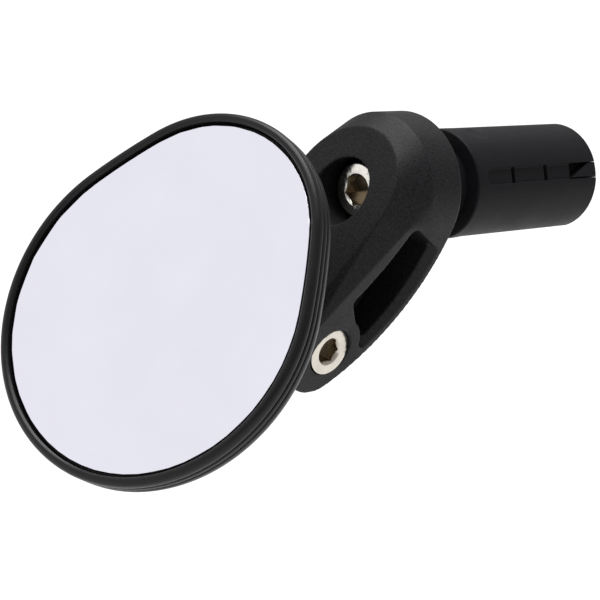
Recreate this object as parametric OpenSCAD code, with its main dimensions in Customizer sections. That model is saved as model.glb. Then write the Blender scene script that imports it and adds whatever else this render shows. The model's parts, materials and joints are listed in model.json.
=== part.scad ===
// Bar-end bicycle mirror: expanding bar plug, swivelling arm, forked pivot, ball joint and head.
// Origin: centre of the plug sleeve's near end. +X points into the handlebar, +Z is up.
// The arm hangs towards -X and -Z, and is symmetric about the plane y = 0.

/* [Bar plug] */
// Outside diameter of the plug sleeve
plug_d = 20; // [18:0.5:21]
// Length of the plug sleeve
plug_len = 35; // [34:0.2:40]
// Number of channels round the sleeve, one key of the cone in each
channel_count = 4; // [3:1:4]
// Width of each channel
channel_w = 3; // [2.4:0.1:3.4]
// Angle of the first channel, up from -Y
channel_angle = 27; // [0:1:60]
// Distance from the cap's rear face to the sleeve
neck_gap = 8.4; // [7:0.2:10]

/* [Bolts] */
// Thread diameter of the centre bolt
centre_d = 6; // [5:0.5:6]
// Length of the centre bolt under its head
centre_len = 45; // [44:1:46]
// Thread diameter of the pivot screw
pivot_d = 5; // [4:0.5:5]

/* [Arm] */
// Diameter of the arm's round end
cap_d = 26.8; // [26:0.2:29]
// Taper of each side wall towards the pivot
wall_taper = 10; // [8:0.5:11]
// Lean of the flat front face away from the vertical
face_lean = 27; // [24:1:30]
// Distance of the front face from the sleeve, on the plug's axis
face_x = 25.5; // [25:0.5:27]
// Width of the bevel band round the front face
band_w = 2.4; // [1.8:0.1:3]
// Thickness of the strap behind the side slot
strap_t = 1.2; // [1:0.1:1.6]
// Gap of the fork at the pivot
fork_gap = 7.8; // [7.6:0.1:8]

/* [Head] */
// Length of the stalk from the pivot to the ball's centre
stalk_len = 20.4; // [20:0.2:22]
// Rise of the stalk above the horizontal
stalk_rise = 17.2; // [10:0.2:25]
// Lean of the glass back from the vertical
head_tilt = 28.5; // [24:0.5:32]
// Turn of the head about its long axis
head_yaw = 5.2; // [0:0.2:8]
// Turn of the head in its own plane
head_roll = -1.8; // [-4:0.2:4]
// Radius of the glass at its broad end
broad_r = 26.9; // [26:0.1:30]
// Radius of the glass at its narrow end
narrow_r = 21.1; // [19:0.1:22]
// Distance between the centres of the two end curves
end_span = 11.6; // [10:0.2:13]
// Height of the glass face above the ball's centre
glass_h = 15.9; // [15.5:0.1:17]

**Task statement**
Quote exactly the lines running from the start of the listing above through the line where "pivot_d = 5; // [4:0.5:5]" is found, and output no other lines.

**Written response**
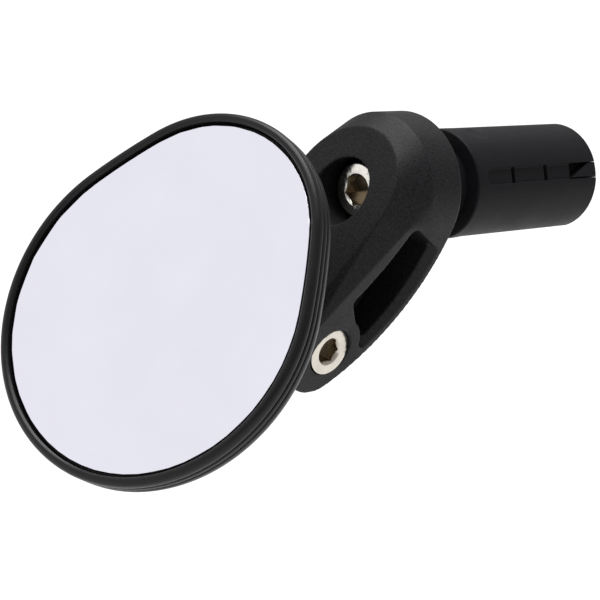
Recreate this object as parametric OpenSCAD code, with its main dimensions in Customizer sections. That model is saved as model.glb. Then write the Blender scene script that imports it and adds whatever else this render shows. The model's parts, materials and joints are listed in model.json.
=== part.scad ===
// Bar-end bicycle mirror: expanding bar plug, swivelling arm, forked pivot, ball joint and head.
// Origin: centre of the plug sleeve's near end. +X points into the handlebar, +Z is up.
// The arm hangs towards -X and -Z, and is symmetric about the plane y = 0.

/* [Bar plug] */
// Outside diameter of the plug sleeve
plug_d = 20; // [18:0.5:21]
// Length of the plug sleeve
plug_len = 35; // [34:0.2:40]
// Number of channels round the sleeve, one key of the cone in each
channel_count = 4; // [3:1:4]
// Width of each channel
channel_w = 3; // [2.4:0.1:3.4]
// Angle of the first channel, up from -Y
channel_angle = 27; // [0:1:60]
// Distance from the cap's rear face to the sleeve
neck_gap = 8.4; // [7:0.2:10]

/* [Bolts] */
// Thread diameter of the centre bolt
centre_d = 6; // [5:0.5:6]
// Length of the centre bolt under its head
centre_len = 45; // [44:1:46]
// Thread diameter of the pivot screw
pivot_d = 5; // [4:0.5:5]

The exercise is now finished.